The doctrine of divine impassibility was widely assumed by Christian theologians throughout the history of the church. But that consensus was fractured in the twentieth century with the decline of a widely held theological model belatedly known as “classical theism”. With the fracturing of a consensus on the classical theist model, several divine attributes were called into question, among them omniscience, atemporal eternity, and simplicity.
Arguably, the classical attribute subject to the most criticism has been divine impassibility, the claim that God does not suffer. The objections to impassibility have been many. To my mind, the most compelling objections focus on arguments from incarnation and have the following basic structure:
(1) Jesus Christ suffered.
(2) Jesus Christ is a divine person.
(3) Therefore, a divine person suffered.
(4) If a divine person suffered then divine impassibility is false.
(5) Therefore, divine impassibility is false.
But many other objections have been rather poor and misguided. Among the worst is based on the mistaken assumption that impassibility somehow entails apathy. In other words, if God doesn’t suffer when we suffer then God doesn’t care that we suffer. In still other words, if God doesn’t suffer with us then God doesn’t love us.
While that bit of reasoning has struck many people as compelling, the fact is that it is deeply flawed. After all, God the Father sent his Son Jesus to live the perfect life and die an atoning death to bring about the healing of creation. If that isn’t indicative of care and love then what is it?
But how can God love us if he doesn’t share in our suffering? This too is deeply misguided. And by way of rebuttal, I offer a quote from the doctor on The Horn.
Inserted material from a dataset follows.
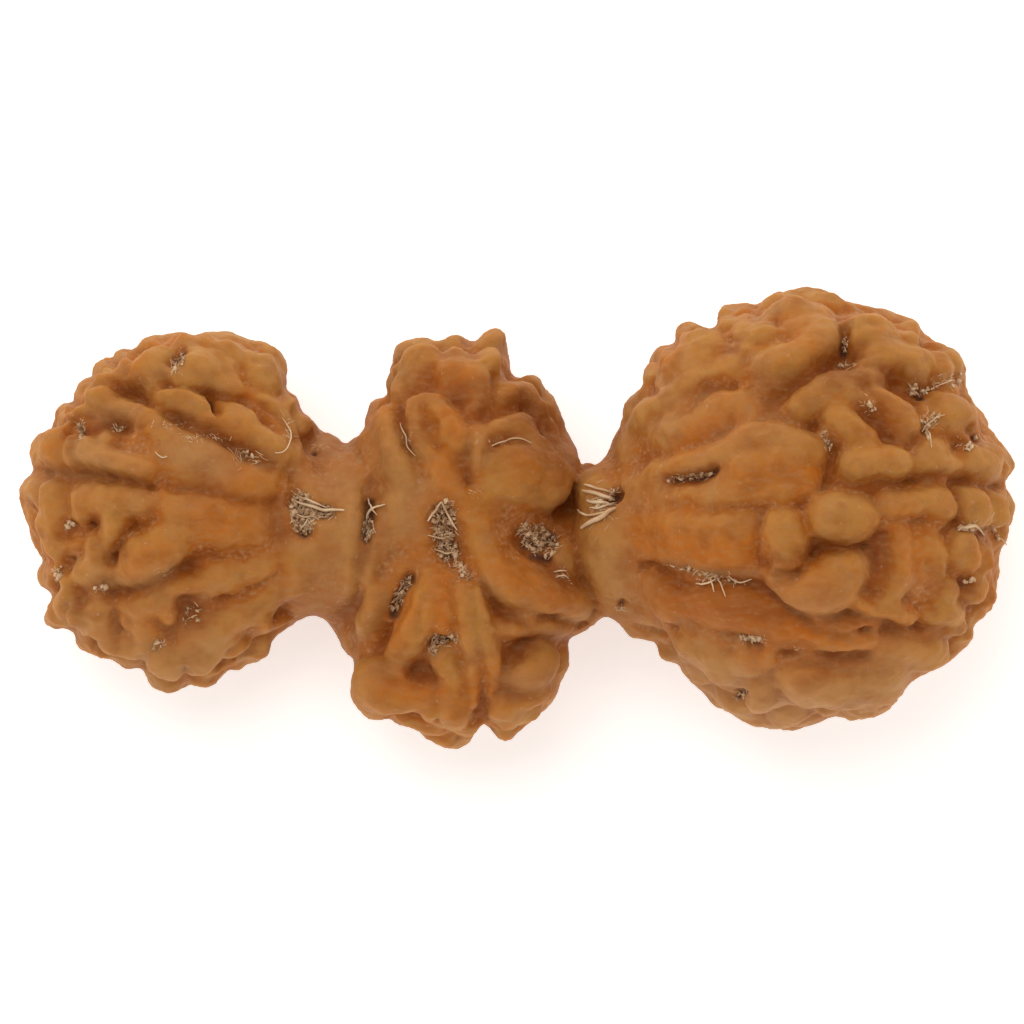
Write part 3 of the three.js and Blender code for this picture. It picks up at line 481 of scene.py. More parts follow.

# %% [markdown]
# ## The strokes of the upper side
# Each line is one rib or knob: half width, height, then the plan points of its crest, read
# against a millimetre grid. Noise could throw up knobs as well, but it can't tell one stone's ribs
# from another's. The left stone comes first, then the squeezed one, then the large one.

# %% Ribs and knobs of the left stone
LEFT_KNOBS = [
    (0.42, 0.5, -15.05, 3.55, -14.7, 3.9, -14.2, 4.0, -13.7, 3.95, -13.2, 3.65, -12.7, 3.3, -12.1, 2.9),
    (0.36, 0.5, -14.5, 2.85),
    (0.6, 0.26, -13.4, 2.85, -12.9, 2.5),
    (0.44, 0.84, -15.15, 2.26, -14.6, 2.25, -14.0, 2.1, -13.35, 1.9),
    (0.7, 0.66, -16.55, 2.65, -16.2, 2.5),
    (0.4, 0.5, -16.95, 2.4),
    (0.46, 0.72, -15.95, 3.75, -15.7, 3.75),
    (0.46, 0.75, -15.1, 4.65, -14.7, 4.65),
    (0.46, 0.7, -14.5, 5.25),
    (0.5, 0.7, -13.75, 5.6, -13.5, 5.5),
    (0.56, 0.68, -12.65, 6.0, -12.8, 5.5, -13.0, 5.05),
    (0.35, 0.3, -13.8, 4.95),
    (0.45, 0.5, -11.6, 6.2, -11.4, 5.95),
    (0.68, 0.8, -11.3, 5.0, -10.95, 5.1),
    (0.46, 0.75, -12.3, 4.4, -11.7, 4.35, -11.15, 4.15, -10.8, 3.85),
    (0.6, 0.5, -10.6, 6.1, -10.1, 6.05),
    (0.38, 0.42, -10.1, 5.5),
    (0.36, 0.3, -9.9, 5.9, -9.9, 4.9),
    (0.38, 0.36, -9.15, 5.8, -9.1, 5.0),
    (0.46, 0.5, -10.15, 4.95, -9.8, 4.5, -9.2, 4.3, -8.65, 4.05, -8.2, 3.55, -7.85, 3.0, -7.6, 2.3,
     -7.45, 1.7),
    (0.45, 0.4, -8.55, 5.5, -8.45, 4.8),
    (0.6, 0.72, -10.0, 3.65, -9.6, 3.6, -9.15, 3.2, -8.75, 2.85, -8.35, 2.5),
    (0.4, 0.42, -7.85, 4.05),
    (0.4, 0.35, -7.25, 3.3),
    (0.95, 0.46, -12.3, 2.5, -11.4, 2.3, -10.4, 1.85, -9.4, 1.35, -8.3, 0.95),
    (0.42, 0.5, -15.45, 0.8, -15.5, 0.2),
    (0.6, 0.55, -14.9, 0.7, -14.0, 0.65, -13.3, 0.45),
    (0.42, 0.5, -14.35, 0.1, -14.25, -0.3, -14.15, -0.6),
    (0.5, 0.5, -16.5, 1.0, -16.5, 0.4),
    (0.42, 0.42, -17.2, 0.8),
    (0.7, 0.42, -12.0, 0.6, -11.7, 0.0, -11.6, -0.5),
    (0.9, 0.44, -11.4, 0.2, -10.4, 0.0, -9.5, -0.2, -8.4, -0.3),
    (0.55, 0.58, -14.85, -1.0, -14.85, -1.6, -15.1, -2.1),
    (0.4, 0.35, -15.7, -0.9),
    (0.68, 0.64, -13.6, -1.9, -13.0, -1.5, -12.4, -1.2, -12.0, -0.8),
    (0.38, 0.55, -16.55, -2.0),
    (0.36, 0.42, -15.95, -2.2),
    (0.5, 0.45, -16.6, -0.3, -16.4, -1.1),
    (0.52, 0.7, -16.1, -3.2, -16.0, -3.5),
    (0.55, 0.52, -14.75, -3.3, -14.7, -4.0),
    (0.4, 0.45, -15.4, -3.7, -15.3, -4.3),
    (0.42, 0.45, -14.5, -4.6, -14.0, -4.75),
    (0.26, 0.35, -13.9, -3.1, -13.85, -3.8),
    (0.5, 0.48, -13.3, -3.3, -12.8, -3.15),
    (0.5, 0.45, -13.2, -3.9, -13.1, -4.5),
    (0.4, 0.45, -13.5, -5.0),
    (0.34, 0.45, -12.2, -2.95, -12.15, -3.6),
    (0.42, 0.42, -12.6, -2.75, -11.8, -2.5, -11.2, -2.4, -10.85, -2.3),
    (0.62, 0.44, -8.2, -1.25, -8.6, -1.55, -9.1, -1.8, -9.8, -2.15, -10.4, -2.35),
    (0.6, 0.42, -8.15, -2.45, -8.5, -2.8, -8.95, -3.15, -9.5, -3.5, -10.2, -3.75, -10.7, -4.1),
    (0.5, 0.45, -11.3, -4.2, -10.8, -4.3),
    (0.45, 0.42, -11.7, -4.6),
    (0.62, 0.6, -12.5, -5.3, -12.1, -5.6),
    (0.55, 0.55, -11.1, -5.35),
    (0.45, 0.42, -10.3, -4.9),
    (0.5, 0.42, -9.6, -4.7),
    (0.45, 0.4, -8.7, -3.75),
]
print("left stone:", len(LEFT_KNOBS), "strokes")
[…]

Allow me to explain. The Horn is a documentary series on Netflix which follows a team of experts headquartered in Zermatt — climbers, paramedics, doctors, and helicopter pilots — as they rescue stranded and injured people hiking in the Alps. At one point, the main doctor on the team describes the importance of separating emotion from one’s work with patients. He says:
“One must work with a patient completely without emotion. It’s the best for the patient and the best way for positive results.”
Here’s his point. If his goal is to benefit the patient, then it does precisely no good for the doctor to break down and weep as he witnesses the patient’s egregious injuries. Rather, as a doctor who longs to bring healing to the patient, it is critical for the doctor to set aside his own emotion and labor simply to apply his skills of healing.
Whether you agree with it or not, the same logic lies behind the doctrine of divine impassibility. God has identified with us and our suffering in Christ. But in his divine nature, God remains like that doctor: he works without the sway of emotions and in that way he brings about the best results for the patient.